Tamam! Bir yandan hep beraber bizlere sağladığı imkanlardan dolayı Mark Zükenciberg’e ve diğer internet kaşiflerine teşekkür ederim, hatta arada gidip onların bir yerlerini bile yalayalım, ama lütfen ve lütfen kendimizi sürekli sosyal medyaya hesap verip, alkış almak zorunda olan bir psikolojiye demirlemeyelim! Gerçekten arada o ortamdan kopalım ve içsel keşiflerimizi fiilen çeşitli yöntemler aracılığıyla gerçekleştirelim. Bugün alkış aldığımız paylaşımların, yarın kimsenin aklında kalmadığını ve anında eskidiğini de unutmayalım.

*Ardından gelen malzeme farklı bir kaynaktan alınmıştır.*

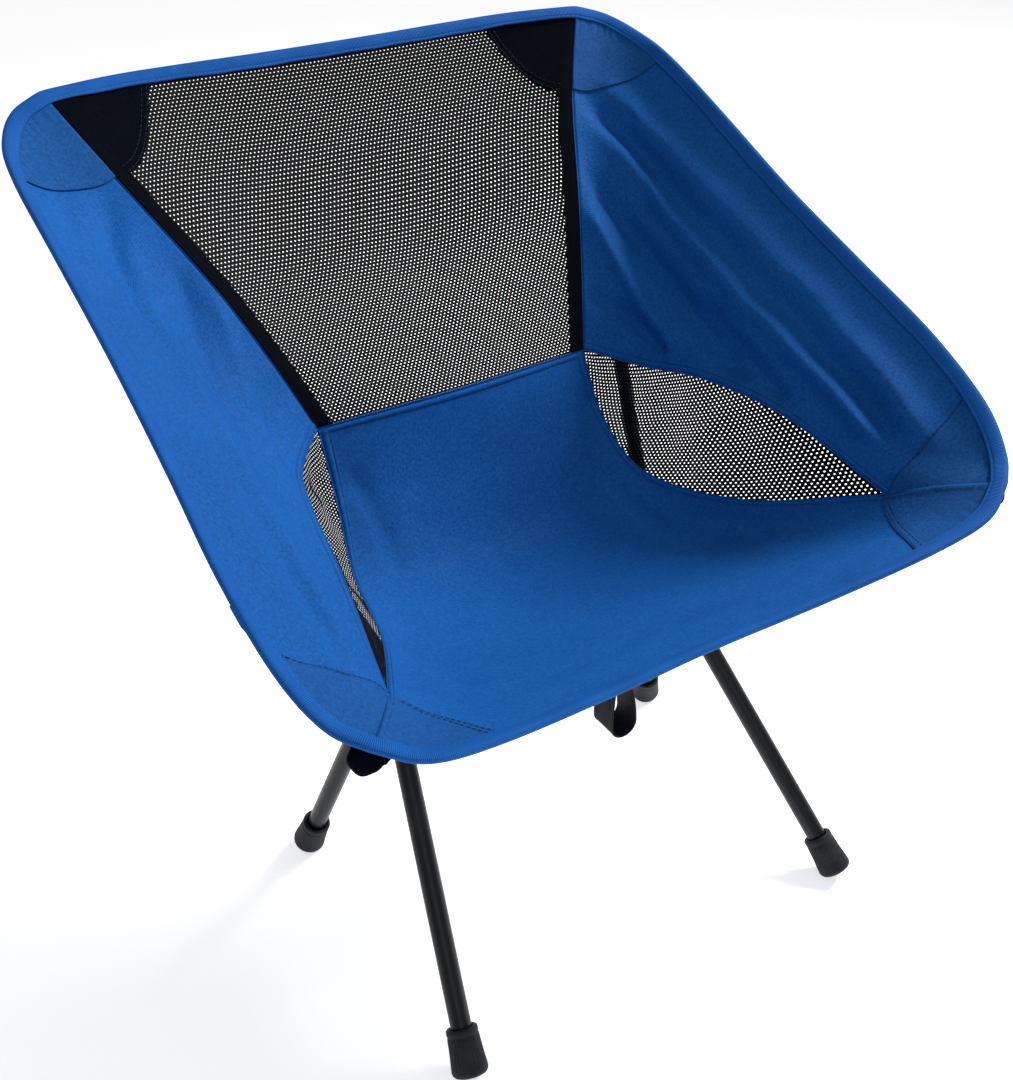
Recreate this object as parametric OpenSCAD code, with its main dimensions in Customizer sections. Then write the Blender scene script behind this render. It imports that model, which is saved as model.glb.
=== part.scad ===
// Ultralight backpacking chair: shock-corded tube frame with a slung seat cover.
// Millimetres. +Z is up, +X is the chair's right wing seen from the front, the front faces -Y.
// The origin is on the ground, under the middle of the chair's overall box.

/* [Frame] */
// Distance of each hub's centre from the middle of the chair
hub_x = 130; // [126:1:134]
// Place of the hubs along Y, a little ahead of the middle
hub_y = -23; // [-28:1:-18]
// Height of the hubs' centres above the ground
hub_z = 241; // [236:1:246]
// Outside diameter of the leg tubes and the cross bar
leg_tube_d = 16; // [15:0.5:16.5]
// Outside diameter of the seat and back poles
pole_tube_d = 12.5; // [11.5:0.5:13]
// Wall thickness of every tube
tube_wall = 1; // [0.8:0.1:1.4]
// Half the distance between the front feet
front_foot_x = 180; // [172:1:188]
// Distance of the front feet ahead of the middle
front_foot_y = 213; // [206:1:220]
// Half the distance between the rear feet
rear_foot_x = 189; // [180:1:196]
// Distance of the rear feet behind the middle
rear_foot_y = 77; // [70:1:84]
// How far a leg can be pulled out of its hub against the shock cord
leg_pull = 30; // [20:1:36]
// How far a back pole is bent away from a straight line
back_pole_bow = 24; // [16:1:30]

/* [Feet] */
// Length of a rubber foot along its leg
foot_len = 35; // [30:1:40]
// Diameter of a foot where the leg enters it
foot_top_d = 23.5; // [22:0.5:25]
// Diameter of a foot at its bottom edge
foot_bottom_d = 28; // [26:0.5:30]
// Radius of a foot's bottom edge
foot_edge_r = 4; // [3:0.5:5]
// Depth of rubber worn flat where a foot meets the ground
foot_worn = 0.6; // [0.4:0.1:1]

/* [Seat cover] */
// Half of the cover's greatest width
wing_x = 276; // [270:1:282]
// Height of the top corners of the cover
top_z = 640; // [630:1:650]
// Distance of the back's top edge behind the middle
top_y = 277; // [267:1:287]
// Distance of the seat's front edge ahead of the middle
front_y = 254; // [248:1:260]
// Height of the seat's front edge at its middle
front_z = 350; // [344:1:356]
// Half the width of the seam between back and seat
lumbar_x = 121; // [118:1:124]
// Distance of that seam's ends behind the middle
lumbar_y = 76; // [72:1:80]
// Height of that seam's ends
lumbar_z = 405; // [400:1:410]
// Thickness of the cloth panels
cloth_t = 1.2; // [1:0.1:1.6]
// How far the seat hangs below its edges
seat_sag = 14; // [8:1:20]
// How far the back mesh hangs behind its edges
back_sag = 22; // [12:1:30]
// Width of the binding tape round the edge
binding_w = 10; // [8:1:14]
// Thickness of the folded binding
binding_t = 3.4; // [3:0.1:4]

/* [Webbing loop] */
// Width of the webbing
loop_w = 24; // [20:1:25]
// Thickness of the webbing
loop_t = 1.6; // [1.4:0.1:2]
// Length of the loop below the seat
loop_len = 94; // [84:1:98]
// Distance of the loop ahead of the middle
loop_y = 143; // [138:1:148]
// Radius of the loop's round end
loop_end_r = 11.5; // [10:0.5:13]

/* [Hidden] */
$fn = 64;

tube_black = "#202225";
moulded_black = "#17181a";
rubber_black = "#1b1c1e";
cloth_blue = "#1a5aa8";
mesh_black = "#1d1f22";
tape_black = "#141518";

leg_r = leg_tube_d / 2;
pole_r = pole_tube_d / 2;
hub = [hub_x, hub_y, hub_z];

// ---- Curves -------------------------------------------------------------------------------

function unit(v) = v / norm(v);
function mirrored(p) = [-p[0], p[1], p[2]];
function joined(a, b) = concat(a, [for (i = [1:len(b) - 1]) b[i]]);
function reversed(list) = [for (i = [len(list) - 1:-1:0]) list[i]];

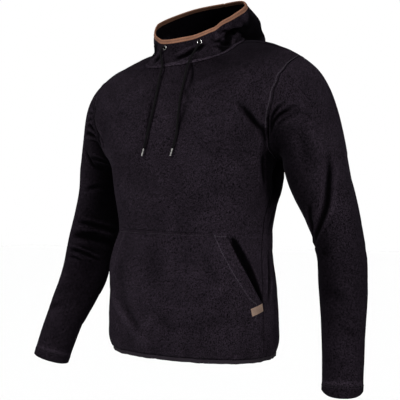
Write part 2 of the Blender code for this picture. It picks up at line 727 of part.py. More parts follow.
def cord_tip(side, end, way):
    """The metal sleeve clenched on a cord's end, a short tube with a rounded foot."""
    length, diameter = CORD_TIP
    tilt = math.acos(max(-1.0, min(1.0, way[2])))
    bpy.ops.mesh.primitive_cylinder_add(
        vertices=16,
        radius=diameter / 2,
        depth=length,
        location=end + way * (SEAM_GAP + length / 2),
        rotation=(0.0, tilt, math.atan2(way[1], way[0])),
    )
    made = bpy.context.object
    made.name = made.data.name = f"cord_tip_{side}"
    made.data.materials.append(finish("nickel"))
    soften = made.modifiers.new("Bevel", "BEVEL")
    soften.width = 0.6 * MM
    soften.segments = 1
    soften.limit_method = "ANGLE"
    move_to_garment(made)


clear_scene()
GARMENT = bpy.data.collections.new("fleece_jacket")
bpy.context.scene.collection.children.link(GARMENT)
body_panel("front_panel", 0)
body_panel("back_panel", 1)
sleeves()
hood()
face_binding()
hem_binding()
neck_band()
pocket()
label()
eyelets()
drawcords()
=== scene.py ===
"""A men's hooded fleece pullover jacket, hollow as it is worn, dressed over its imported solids.

Metres, +Z up. The wearer faces -Y with the left hand at +X, and the origin lies in the middle of the
neck base. The sections follow the order in which the garment is cut, sewn and trimmed.
"""

import math

import bmesh
import bpy
import numpy as np
from mathutils import Matrix, Vector, noise

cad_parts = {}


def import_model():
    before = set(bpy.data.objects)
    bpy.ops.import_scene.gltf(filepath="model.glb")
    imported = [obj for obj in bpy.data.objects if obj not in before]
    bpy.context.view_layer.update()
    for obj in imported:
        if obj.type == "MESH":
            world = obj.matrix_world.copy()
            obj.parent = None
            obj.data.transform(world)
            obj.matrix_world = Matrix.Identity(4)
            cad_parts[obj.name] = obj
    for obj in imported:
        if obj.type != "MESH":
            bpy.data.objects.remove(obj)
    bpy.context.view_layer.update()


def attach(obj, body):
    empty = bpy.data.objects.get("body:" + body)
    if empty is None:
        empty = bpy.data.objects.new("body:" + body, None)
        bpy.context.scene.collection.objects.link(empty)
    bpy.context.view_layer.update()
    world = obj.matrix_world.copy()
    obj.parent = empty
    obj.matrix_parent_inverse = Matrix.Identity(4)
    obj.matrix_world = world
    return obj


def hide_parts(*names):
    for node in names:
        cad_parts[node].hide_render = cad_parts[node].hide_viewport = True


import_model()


# ---- The studio ---------------------------------------------------------------------------------
# A pale floor where the wearer would stand, a white surround and soft lamps. The camera is level,
# at the height of the wearer's waist, a third of the way from the front to the wearer's left side.
FLOOR_HEIGHT = -1.45
FLOOR_SIZE = 60.0
FLOOR_COLOUR = (0.86, 0.86, 0.86)
SURROUND_BAND = (0.30, 0.50)  # up to here the surround is white, and from there on dim
SURROUND_DIM = 0.04
SURROUND_TURN = (-0.3, 0.7)  # from the camera's side to the far side, as shares of the way it looks
SURROUND_NEAR = 0.35  # how bright the surround is on the camera's side
WHITE = (1.0, 1.0, 1.0, 1.0)
PHOTO_SIDE = 400.0  # pixels
FOCAL_PIXELS = 752.0
LEVEL_ROW = 226.4  # the row that the level line of sight meets
MIDDLE_COLUMN = 195.6  # the column that the garment's upright axis meets
CAMERA_TURN = math.radians(32)
CAMERA_DISTANCE = 1.64
CAMERA_HEIGHT = -0.395
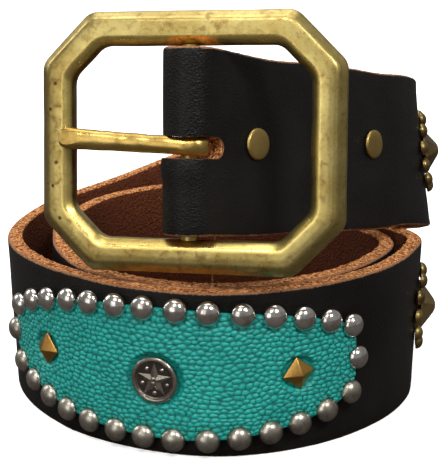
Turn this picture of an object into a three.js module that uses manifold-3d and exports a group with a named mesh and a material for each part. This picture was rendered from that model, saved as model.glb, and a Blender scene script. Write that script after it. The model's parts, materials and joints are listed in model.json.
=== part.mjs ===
// A wide studded leather belt, rolled up and standing on its lower edge, with its buckle
// end lying over the roll. The leather runs from the cut end of the turned-back flap,
// round the buckle's centre bar and down round the coil to the tip inside it.
// Millimetres, +Z up. The viewer of the front stands at -Y.
import * as THREE from 'three';
import { mergeVertices } from 'three/addons/utils/BufferGeometryUtils.js';
import Module from 'manifold-3d';

const wasm = await Module();
wasm.setup();

// Gap kept between two pieces that touch on the real belt
const CLEARANCE = 0.3;

// Strap leather
const STRAP_WIDTH = 44.5;
const STRAP_THICKNESS = 4.3;
const GRAIN_BEVEL = 0.8;
const FLESH_BEVEL = 0.4;
const STATION_STEP = 5.5;

// Coil: radius to the middle of the leather at the front of the roll
const LOOP_RADIUS = 57;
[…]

Varoluşun bu ‘planlı kaos gezegeni’nde, ilüzyonlara çok da fazla kapılmayalım ve nihai kurtuluş için, öze doğrudan bağlanarak, ruhumuzdaki perdeleri ‘gerçekten’ kaldıralım. Sosyal Medya ise kendi aydınlığımızın tuzu-biberi olarak yine çorbaya çeşni katmaya devam etsin.